Curiosamente, as prestações inferiores chegam com o mais notório (a olho nú) dos nomes presentes na compilação: Yoko Lennon perde sete minutos em torno de um qualquer objecto ao vento (ao que parece). Apesar de revelador e encaixar no grupo como peça-chave, a digressão de Achim Wollscheid em torno de recipientes de som mais parece um atentado à paciência que um ensaio sobre a composição matriz. É por bem do equilíbrio do conceito que surge a reflexão da dupla @c (Pedro Tudela e Miguel Carvalhais) que atira o cosmopolitismo à fogueira e a partir das labaredas edifica um fatalista jogo de extremos. O interesse mantém-se por níveis elevados enquanto Asmus Tietchens transforma “Gesang der Jünglinge“ num exercício de mímica que resulta num estranho discurso quase ditatorial.

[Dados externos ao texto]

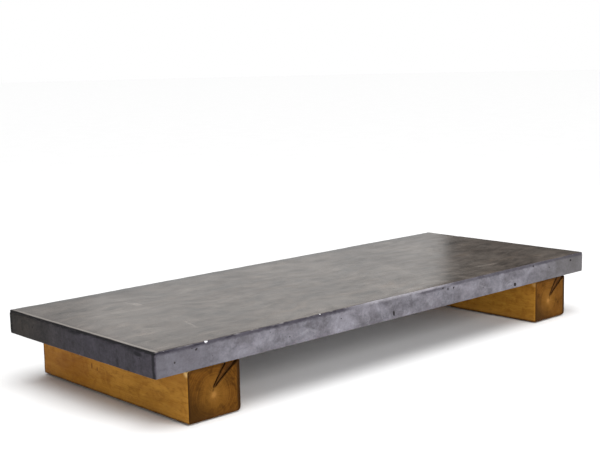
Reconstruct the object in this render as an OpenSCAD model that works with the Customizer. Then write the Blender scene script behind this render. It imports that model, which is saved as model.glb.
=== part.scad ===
// Low backless bench: one reinforced concrete slab on two squared-timber beams.
// Millimetres, +Z up. X runs along the bench, Y across it.
// The origin is on the ground, under the middle of the slab.

/* [Slab] */
// Length of the concrete slab, along X
slab_l = 2160; // [1800:10:2400]
// Depth of the slab, along Y
slab_w = 830; // [700:10:900]
// Thickness of the slab
slab_t = 80; // [70:1:100]
// Chamfer on every arris of the slab
slab_ch = 3; // [1:0.5:6]

/* [Beams] */
// Width of each timber beam, along X
beam_w = 200; // [160:5:240]
// Height of each timber beam
beam_h = 160; // [120:5:220]
// Distance from the slab's end to the outer face of its beam
overhang = 118; // [80:1:200]
// Distance from the slab's long side to the beam's end grain
end_inset = 7; // [0:1:40]
// Chamfer on the beam's arrises
beam_ch = 3; // [1:0.5:6]
// Radius of the worn lower arris on the +X side of each beam
worn_r = 11; // [5:1:16]

/* [Bolts] */
// Half the distance between the two bolts of one beam, along Y
bolt_y = 280; // [240:5:300]
// Clearance hole through the beam
hole_d = 14; // [13:0.5:16]
// Diameter of the counterbore that takes the washer and a socket wrench
cbore_d = 44; // [40:1:50]
// Depth of the counterbore, from the underside of the beam
cbore_h = 40; // [30:1:45]
// Nominal bolt diameter
bolt_d = 12; // [12:1:12]
// Length of the bolt under its head
bolt_l = 150; // [145:5:155]
// Washer outside diameter
washer_d = 37; // [34:1:38]
// Washer thickness
washer_t = 3; // [2:0.5:4]

/* [Cast-in sockets] */
// Outside diameter of the threaded socket
socket_d = 18; // [17:0.5:20]
// Length of the socket, from the slab's underside
socket_l = 55; // [50:1:58]
// Depth of the socket's bore
socket_bore = 40; // [36:1:41]
// Diameter of the nailing flange on the socket's open end
flange_d = 36; // [30:1:40]
// Thickness of the nailing flange
flange_t = 2; // [1.5:0.5:3]
// Diameter of the anchor pin that crosses the socket
pin_d = 8; // [6:1:8]
// Length of the anchor pin
pin_l = 90; // [60:5:110]

/* [Reinforcement] */
// Diameter of the bars that run along the bench
long_d = 10; // [8:1:12]
// Number of bars along the bench
long_n = 6; // [6:2:6]
// Spacing of the bars along the bench
long_pitch = 140; // [130:5:145]
// Diameter of the bars across the bench
cross_d = 8; // [6:1:8]
// Number of bars across the bench
cross_n = 11; // [9:2:11]
// Spacing of the bars across the bench
cross_pitch = 205; // [190:1:208]
// Concrete between the bars and the slab's underside
cover = 25; // [22:1:28]
// Gap left by the tie wire where two bars cross
tie_gap = 1.5; // [1.2:0.1:2]
// Concrete between the ends of the bars and the slab's sides
end_cover = 30; // [25:5:40]

/* [Pads] */
// Thickness of the rubber strips between beam and slab
strip_t = 3; // [2:0.5:5]
// Width of one rubber strip
strip_w = 40; // [30:1:50]
// Thickness of the pads under the beams
pad_t = 4; // [3:0.5:6]
// Size of a pad along X
pad_x = 160; // [120:5:180]
// Size of a pad along Y
pad_y = 70; // [60:1:74]
// Diameter of the countersunk pad screw's head
screw_head_d = 9; // [8:0.5:10]
// Diameter of the pad screw's shank
screw_d = 4.5; // [4:0.5:5]
// Length of the pad screw
screw_l = 30; // [25:5:40]

/* [Hidden] */
$fn = 64;

fit = 0.05;                                    // gap round each cast-in piece
beam_l = slab_w - 2 * end_inset;               // length of a beam, along Y
beam_z = pad_t;                                // underside of the beams
strip_z = beam_z + beam_h;                     // top of the beams
slab_z = strip_z + strip_t;                    // underside of the slab
slab_top = slab_z + slab_t;                    // seat surface
beam_x = slab_l / 2 - overhang - beam_w / 2;   // centre of a beam
seat_z = beam_z + cbore_h;                     // step inside the counterbore
head_h = 7.5;                                  // hex head height
head_af = 18;                                  // hex head across flats
pin_z = slab_z + 47;                           // height of the anchor pins
long_z = slab_z + cover + long_d / 2;          // height of the long bars
cross_z = long_z + long_d / 2 + tie_gap + cross_d / 2;
pad_cy = beam_l / 2 - 58;                      // centre of a pad, along Y
pad_screw_x = pad_x / 2 - 22;                  // screws either side of a pad's centre
spacer_t = 3;                                  // thickness of a spacer's web
spacer_s = 30;                                 // spread of a spacer's feet
bolt_xy = [for (sx = [-1, 1], sy = [-1, 1]) [sx * beam_x, sy * bolt_y]];
pad_xy = [for (sx = [-1, 1], sy = [-1, 1]) [sx * beam_x, sy * pad_cy]];
screw_xy = [for (p = pad_xy, s = [-1, 1]) [p[0] + s * pad_screw_x, p[1]]];
long_y = [for (i = [0 : long_n - 1]) (i - (long_n - 1) / 2) * long_pitch];
cross_x = [for (i = [0 : cross_n - 1]) (i - (cross_n - 1) / 2) * cross_pitch];
spacer_xy = [for (x = [-2.5, -0.5, 0.5, 2.5] * cross_pitch * 1.2, y = [-2.5, -0.5, 0.5, 2.5] * long_pitch)
             if (abs(y) > long_pitch || abs(x) > cross_pitch) [x, y]];

// ---------- shared shapes ----------

// A rectangle with its four corners cut off by c.
module cut_rect(a, b, c) {
    polygon([[-a/2 + c, -b/2], [a/2 - c, -b/2], [a/2, -b/2 + c], [a/2, b/2 - c],
             [a/2 - c, b/2], [-a/2 + c, b/2], [-a/2, b/2 - c], [-a/2, -b/2 + c]]);
}

// A block on z = 0, centred in X and Y, with a chamfer c on all twelve edges.
module chamfered_block(l, w, h, c) {
    intersection() {
        linear_extrude(h) cut_rect(l, w, c);
        translate([0, w / 2, h / 2]) rotate([90, 0, 0]) linear_extrude(w) cut_rect(l, h, c);
        translate([-l / 2, 0, h / 2]) rotate([90, 0, 90]) linear_extrude(l) cut_rect(w, h, c);
    }
}

// A bar along X or along Y, centred on the origin.
module bar_x(d, l) { translate([-l / 2, 0, 0]) rotate([0, 90, 0]) cylinder(d = d, h = l); }
module bar_y(d, l) { translate([0, l / 2, 0]) rotate([90, 0, 0]) cylinder(d = d, h = l); }

// ---------- cast-in pieces; g grows them, to make their seats in the concrete ----------

module socket_outside(g = 0) {
    translate([0, 0, slab_z]) {
        cylinder(d = socket_d + 2 * g, h = socket_l + g);
        cylinder(d = flange_d + 2 * g, h = flange_t + g);
    }
}

module socket() {
    difference() {
        socket_outside();
        translate([0, 0, slab_z - 1]) cylinder(d = bolt_d + 0.2, h = socket_bore + 1);
        translate([0, 0, pin_z]) bar_y(pin_d + 2 * fit, socket_d + 2);
    }
}

module pin(g = 0) { translate([0, 0, pin_z]) bar_y(pin_d + 2 * g, pin_l + 2 * g); }

module long_bars(g = 0) {
    for (y = long_y) translate([0, y, long_z]) bar_x(long_d + 2 * g, slab_l - 2 * end_cover + 2 * g);
}

module cross_bars(g = 0) {
    for (x = cross_x) translate([x, 0, cross_z]) bar_y(cross_d + 2 * g, slab_w - 2 * end_cover + 2 * g);
}

// Two webs that stand crosswise on the mould and carry one long bar in a saddle.
module spacer_body() {
    h = cover + long_d / 2;
    translate([-spacer_s / 2, -spacer_t / 2, 0]) cube([spacer_s, spacer_t, h]);
    translate([-spacer_t / 2, -spacer_s / 2, 0]) cube([spacer_t, spacer_s, h]);
}

// ---------- nodes ----------

module concrete_slab() {
    color([0.48, 0.47, 0.48]) difference() {
        translate([0, 0, slab_z]) chamfered_block(slab_l, slab_w, slab_t, slab_ch);
        for (p = bolt_xy) translate([p[0], p[1], 0]) {
            translate([0, 0, -1]) socket_outside(fit);
            socket_outside(fit);
            pin(fit);
        }
        long_bars(fit);
        cross_bars(fit);
        for (p = spacer_xy) translate([p[0], p[1], slab_z]) spacer_body();
    }
}

// Section of a beam in X and Z: three cut arrises and one worn one.
module beam_section() {
    c = beam_ch;
    r = worn_r;
    difference() {
        polygon([[-beam_w/2 + c, 0], [beam_w/2, 0], [beam_w/2, beam_h - c], [beam_w/2 - c, beam_h],
                 [-beam_w/2 + c, beam_h], [-beam_w/2, beam_h - c], [-beam_w/2, c]]);
        difference() {
            translate([beam_w/2 - r, -1]) square([r + 1, r + 1]);
            translate([beam_w/2 - r, r]) circle(r = r);
        }
    }
}

module beam(sx) {
    color([0.58, 0.40, 0.18]) difference() {
        intersection() {
            translate([sx * beam_x, beam_l / 2, beam_z]) rotate([90, 0, 0]) linear_extrude(beam_l) beam_section();
            translate([sx * beam_x, 0, beam_z]) linear_extrude(beam_h) cut_rect(beam_w, beam_l, beam_ch);
            translate([sx * beam_x - beam_w / 2, 0, beam_z + beam_h / 2]) rotate([90, 0, 90])
                linear_extrude(beam_w) cut_rect(beam_l, beam_h, beam_ch);
        }
        for (sy = [-1, 1]) translate([sx * beam_x, sy * bolt_y, beam_z - 1]) {
            cylinder(d = hole_d, h = beam_h + 2);
            cylinder(d = cbore_d, h = cbore_h + 1);
        }
        for (p = screw_xy) if (p[0] * sx > 0)
            translate([p[0], p[1], 0]) cylinder(d = screw_d + 2 * fit, h = screw_l + 0.5);
    }
}

module bearing_strips(sx) {
    color([0.08, 0.08, 0.08]) for (s = [-1, 1])
        translate([sx * beam_x + s * 62 - strip_w / 2, -beam_l / 2 + 15, strip_z])
            cube([strip_w, beam_l - 30, strip_t]);
}

module beam_bolts() {
    color([0.66, 0.67, 0.68]) for (p = bolt_xy) translate([p[0], p[1], seat_z - washer_t]) {
        translate([0, 0, -head_h]) cylinder(d = head_af / cos(30), h = head_h, $fn = 6);
        cylinder(d = bolt_d, h = bolt_l - 1.5);
        translate([0, 0, bolt_l - 1.5]) cylinder(d1 = bolt_d, d2 = bolt_d - 3, h = 1.5);
    }
}

module bolt_washers() {
    color([0.70, 0.71, 0.72]) for (p = bolt_xy) translate([p[0], p[1], seat_z - washer_t]) difference() {
        cylinder(d = washer_d, h = washer_t);
        translate([0, 0, -1]) cylinder(d = bolt_d + 1, h = washer_t + 2);
    }
}

module threaded_sockets() {
    color([0.72, 0.70, 0.60]) for (p = bolt_xy) translate([p[0], p[1], 0]) socket();
}

module anchor_pins() {
    color([0.50, 0.50, 0.50]) for (p = bolt_xy) translate([p[0], p[1], 0]) pin();
}

module long_rebar() { color([0.40, 0.30, 0.25]) long_bars(); }

module cross_rebar() { color([0.42, 0.31, 0.26]) cross_bars(); }

module rebar_spacers() {
    color([0.55, 0.56, 0.58]) for (p = spacer_xy) translate([p[0], p[1], slab_z]) difference() {
        spacer_body();
        translate([0, 0, cover + long_d / 2]) bar_x(long_d + 2 * fit, spacer_s + 2);
    }
}

module foot_pads() {
    color([0.07, 0.07, 0.07]) for (p = pad_xy) translate([p[0], p[1], 0]) difference() {
        translate([-pad_x / 2, -pad_y / 2, 0]) cube([pad_x, pad_y, pad_t]);
        for (s = [-1, 1]) translate([s * pad_screw_x, 0, 0]) {
            translate([0, 0, -1]) cylinder(d = screw_d + 2 * fit, h = pad_t + 2);
            translate([0, 0, -0.01]) cylinder(d1 = screw_head_d + 2 * fit, d2 = screw_d + 2 * fit, h = 2.61);
        }
    }
}

module pad_screws() {
    color([0.75, 0.76, 0.78]) for (p = screw_xy) translate([p[0], p[1], 0.3]) difference() {
        union() {
            cylinder(d1 = screw_head_d - 1, d2 = screw_d, h = 2);
            translate([0, 0, 2]) cylinder(d = screw_d, h = screw_l - 6);
            translate([0, 0, screw_l - 4]) cylinder(d1 = screw_d, d2 = 0.6, h = 4);
        }
        translate([0, 0, -1]) cylinder(d = 2.6, h = 2, $fn = 6);
    }
}

concrete_slab();
beam(-1);  // left_beam
beam(1);  // right_beam
bearing_strips(-1);  // left_bearing_strips
bearing_strips(1);  // right_bearing_strips
beam_bolts();
bolt_washers();
threaded_sockets();
anchor_pins();
long_rebar();
cross_rebar();
rebar_spacers();
foot_pads();
pad_screws();
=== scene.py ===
import math
import random

import bmesh
import bpy
import numpy as np
from mathutils import Matrix, Vector, geometry, noise


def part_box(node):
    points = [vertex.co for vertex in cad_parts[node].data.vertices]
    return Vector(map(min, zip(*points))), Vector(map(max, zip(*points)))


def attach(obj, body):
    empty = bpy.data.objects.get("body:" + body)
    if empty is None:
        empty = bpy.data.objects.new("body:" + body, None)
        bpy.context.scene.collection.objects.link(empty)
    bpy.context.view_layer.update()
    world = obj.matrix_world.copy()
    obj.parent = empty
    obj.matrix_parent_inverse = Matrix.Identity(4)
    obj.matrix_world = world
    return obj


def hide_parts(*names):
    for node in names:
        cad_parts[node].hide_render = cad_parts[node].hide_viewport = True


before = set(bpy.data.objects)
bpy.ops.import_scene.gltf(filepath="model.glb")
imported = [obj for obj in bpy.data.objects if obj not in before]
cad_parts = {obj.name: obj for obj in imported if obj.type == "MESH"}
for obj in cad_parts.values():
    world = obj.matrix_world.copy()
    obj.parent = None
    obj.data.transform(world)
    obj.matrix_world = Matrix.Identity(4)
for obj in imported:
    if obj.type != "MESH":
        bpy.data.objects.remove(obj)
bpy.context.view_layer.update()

MM = 0.001
rng = random.Random(41)

# ------------------------------------------------------------------ camera

scene = bpy.context.scene
scene.view_settings.view_transform = "Standard"
scene.view_settings.look = "None"
scene.view_settings.exposure = 0.0
scene.view_settings.gamma = 1.0

cam_data = bpy.data.cameras.new("camera")
cam = bpy.data.objects.new("camera", cam_data)
scene.collection.objects.link(cam)
cam_data.sensor_width = 36.0
cam_data.lens = 67.643
cam_data.clip_start, cam_data.clip_end = 0.05, 200.0
cam.matrix_world = Matrix((
    (0.730144, 0.116898, -0.673219, -2.88453),
    (-0.682945, 0.093427, -0.724470, -2.97468),
    (-0.021792, 0.988740, 0.148051, 1.06848),
    (0, 0, 0, 1)))
scene.camera = cam


# ------------------------------------------------------------------ mesh helpers

def new_object(name, verts, faces, smooth=True):
    me = bpy.data.meshes.new(name)
    me.from_pydata([tuple(v) for v in verts], [], [tuple(f) for f in faces])
    bm = bmesh.new()
    bm.from_mesh(me)
    bmesh.ops.recalc_face_normals(bm, faces=bm.faces)
    if bm.calc_volume(signed=True) < 0:
        bmesh.ops.reverse_faces(bm, faces=bm.faces)
    bm.to_mesh(me)
    bm.free()
    me.polygons.foreach_set("use_smooth", [smooth] * len(me.polygons))
    me.update()
    o = bpy.data.objects.new(name, me)
    scene.collection.objects.link(o)
    return o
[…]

Maior do que a vontade de assinalar “Gesang der Jünglinge” como obra essencial à compreensão dos fundamentos da electrónica, parece ter sido a convicção dos presentes em provar a sua pertinência e substancial omnipresença quase 50 anos depois. Não tivesse Stockhausen arriscado a fusão, e parece-me pouco provável que a banda-sonora de Akira (a cargo do colectivo Geinoh Yamashirogumi) fosse tão avassaladora quanto é e o impacto dramático das armadilhas Dolby Sorround profundo ao ponto de encher de pipocas o tapete das salas de cinema. A influência do génio perdura e conhece em Untitled Songs manifestação à sua altura.